Redemption will only be fully completed when the Lord Returns and we are raised in Resurrected Bodies and live in a new heaven and a new earth! This understanding of the Church as a real participation in Christ and entry into the Trinitarian Communion runs throughout the writings of the early Church Fathers.

Origen wrote: "Christ has flooded the universe with divine and sanctifying waves. For the thirsty he sends a spring of living water from the wound which the spear opened in His side. From the wound in Christ's side has come forth the Church, and He has made her His bride"

Bishop Ireneaeus of Lyons, a disciple of Polycarp, who was himself a disciple of the Apostle John, wrote: "We need to take refuge with the Church, to drink milk at her breast, to be fed with the scriptures of the Lord. For the Church has been planted in the world as a paradise" The early Christians did not see the Church as something onerous or optional, they saw it as normative for every Christian and life giving.

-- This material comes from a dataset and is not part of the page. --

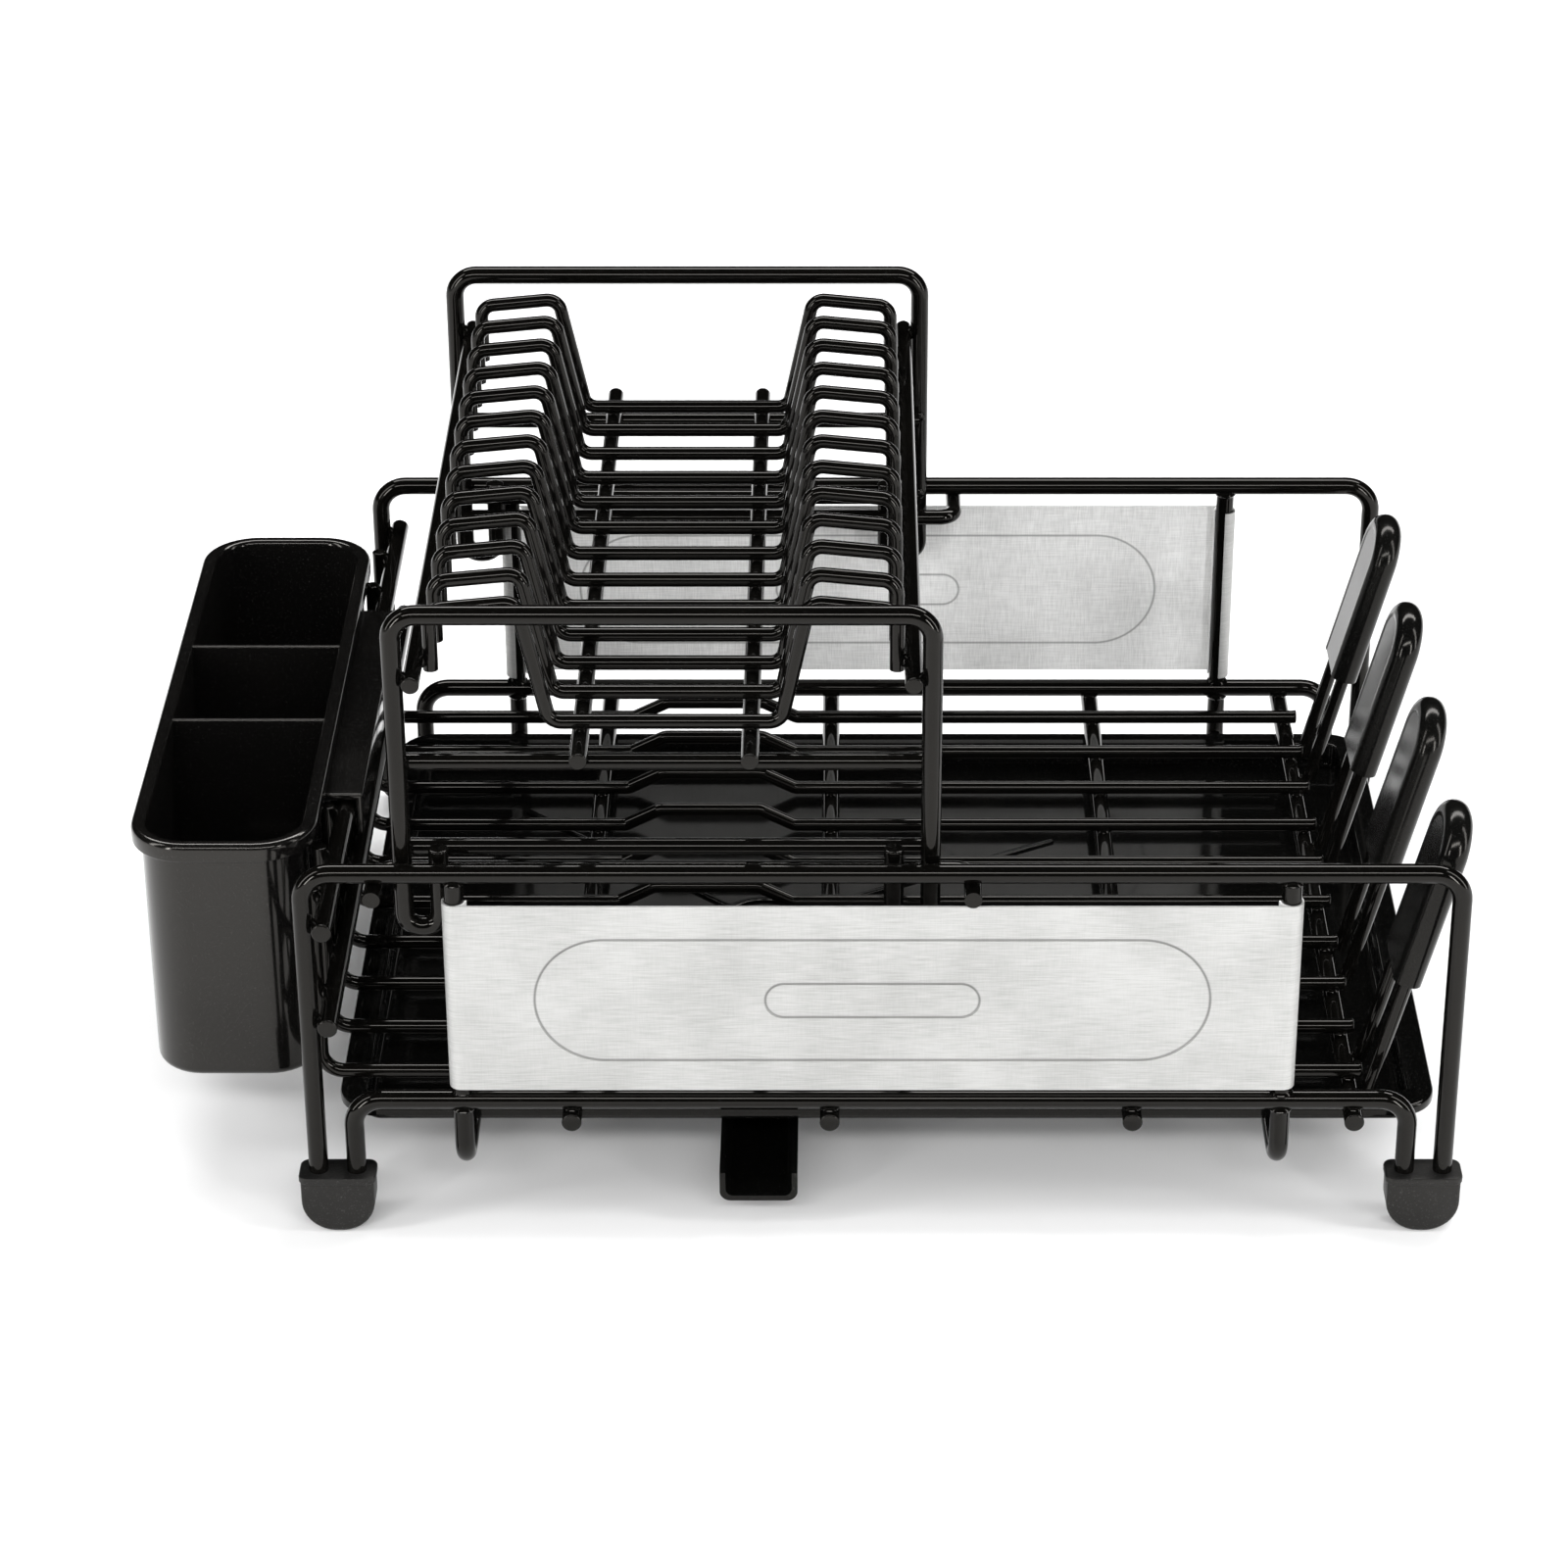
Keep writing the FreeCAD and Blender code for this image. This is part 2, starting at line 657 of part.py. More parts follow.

The decision which could be made as early as tomorrow evening has extraordinarily important implications. We need to pray intensely and fervently. I close by inviting my readers to join with me in reciting this prayer, written by Archbishop William Lori of the Diocese of Baltimore, Maryland:

"O Lord Jesus Christ, Supreme Pastor of Your Church, we thank you for the ministry of Pope Benedict XVI and the selfless care with which he has led us as Successor of Peter, and Your Vicar on earth. Good Shepherd, Who founded Your Church on the rock of Peter's faith and have never left Your flock untended, look with love upon us now, and sustain Your Church in faith, hope, and charity. Grant, Lord Jesus, in Your boundless love for us, a new Pope for Your Church who will please You by his holiness and lead us faithfully to You, who are the same yesterday, today, and forever. Amen."